TASK GOAL. Assemble all lines in which the string "this" appears.

ENTRIES SHOWN.
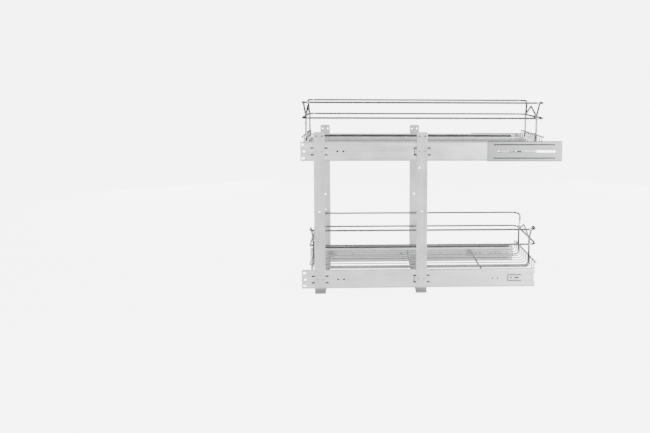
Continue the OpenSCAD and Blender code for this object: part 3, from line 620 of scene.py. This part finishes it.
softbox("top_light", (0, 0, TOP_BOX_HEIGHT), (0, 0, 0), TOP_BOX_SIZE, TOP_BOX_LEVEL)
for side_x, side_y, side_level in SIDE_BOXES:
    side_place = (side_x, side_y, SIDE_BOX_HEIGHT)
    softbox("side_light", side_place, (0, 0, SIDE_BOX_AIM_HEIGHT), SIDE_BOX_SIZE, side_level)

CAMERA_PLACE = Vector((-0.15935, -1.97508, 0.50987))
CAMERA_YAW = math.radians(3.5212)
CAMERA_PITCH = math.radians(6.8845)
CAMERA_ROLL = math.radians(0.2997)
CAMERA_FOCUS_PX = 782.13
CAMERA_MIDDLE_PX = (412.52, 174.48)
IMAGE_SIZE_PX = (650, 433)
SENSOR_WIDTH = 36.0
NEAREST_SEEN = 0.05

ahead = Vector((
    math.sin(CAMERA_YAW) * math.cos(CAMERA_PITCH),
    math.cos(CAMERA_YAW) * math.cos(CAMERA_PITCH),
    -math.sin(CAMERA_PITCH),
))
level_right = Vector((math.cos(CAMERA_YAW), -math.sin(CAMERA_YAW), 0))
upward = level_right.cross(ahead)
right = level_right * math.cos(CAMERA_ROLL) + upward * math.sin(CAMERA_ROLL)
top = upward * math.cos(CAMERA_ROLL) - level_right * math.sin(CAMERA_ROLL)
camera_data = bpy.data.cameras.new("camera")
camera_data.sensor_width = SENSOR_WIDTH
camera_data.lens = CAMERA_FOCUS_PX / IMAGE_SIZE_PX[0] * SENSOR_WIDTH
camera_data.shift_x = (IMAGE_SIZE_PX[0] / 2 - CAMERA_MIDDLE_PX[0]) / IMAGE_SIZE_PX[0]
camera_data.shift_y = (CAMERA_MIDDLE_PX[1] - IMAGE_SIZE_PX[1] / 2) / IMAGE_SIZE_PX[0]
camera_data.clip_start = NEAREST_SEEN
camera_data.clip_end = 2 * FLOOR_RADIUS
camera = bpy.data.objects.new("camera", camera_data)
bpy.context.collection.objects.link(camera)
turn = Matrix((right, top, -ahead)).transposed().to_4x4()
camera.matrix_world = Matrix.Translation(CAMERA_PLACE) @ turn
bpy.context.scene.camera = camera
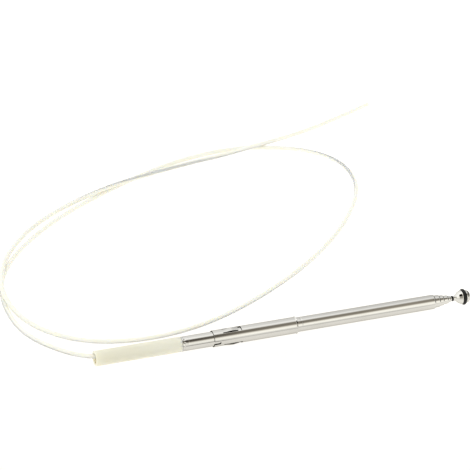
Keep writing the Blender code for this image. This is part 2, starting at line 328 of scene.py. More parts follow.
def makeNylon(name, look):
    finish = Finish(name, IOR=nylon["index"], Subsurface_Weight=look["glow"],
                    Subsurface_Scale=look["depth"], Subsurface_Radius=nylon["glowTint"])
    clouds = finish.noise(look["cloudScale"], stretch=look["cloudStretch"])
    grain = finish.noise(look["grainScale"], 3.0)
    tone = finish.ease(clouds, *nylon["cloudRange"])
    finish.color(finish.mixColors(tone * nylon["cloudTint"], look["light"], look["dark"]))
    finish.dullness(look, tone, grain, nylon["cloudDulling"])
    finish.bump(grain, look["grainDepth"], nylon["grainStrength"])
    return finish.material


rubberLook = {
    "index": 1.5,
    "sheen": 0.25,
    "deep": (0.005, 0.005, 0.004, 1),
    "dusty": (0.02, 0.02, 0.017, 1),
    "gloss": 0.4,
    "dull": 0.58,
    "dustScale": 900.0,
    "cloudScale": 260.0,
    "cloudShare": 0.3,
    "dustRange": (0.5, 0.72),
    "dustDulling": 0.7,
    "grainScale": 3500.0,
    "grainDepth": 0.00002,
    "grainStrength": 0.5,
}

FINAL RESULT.
Continue the OpenSCAD and Blender code for this object: part 3, from line 620 of scene.py. This part finishes it.
Keep writing the Blender code for this image. This is part 2, starting at line 328 of scene.py. More parts follow.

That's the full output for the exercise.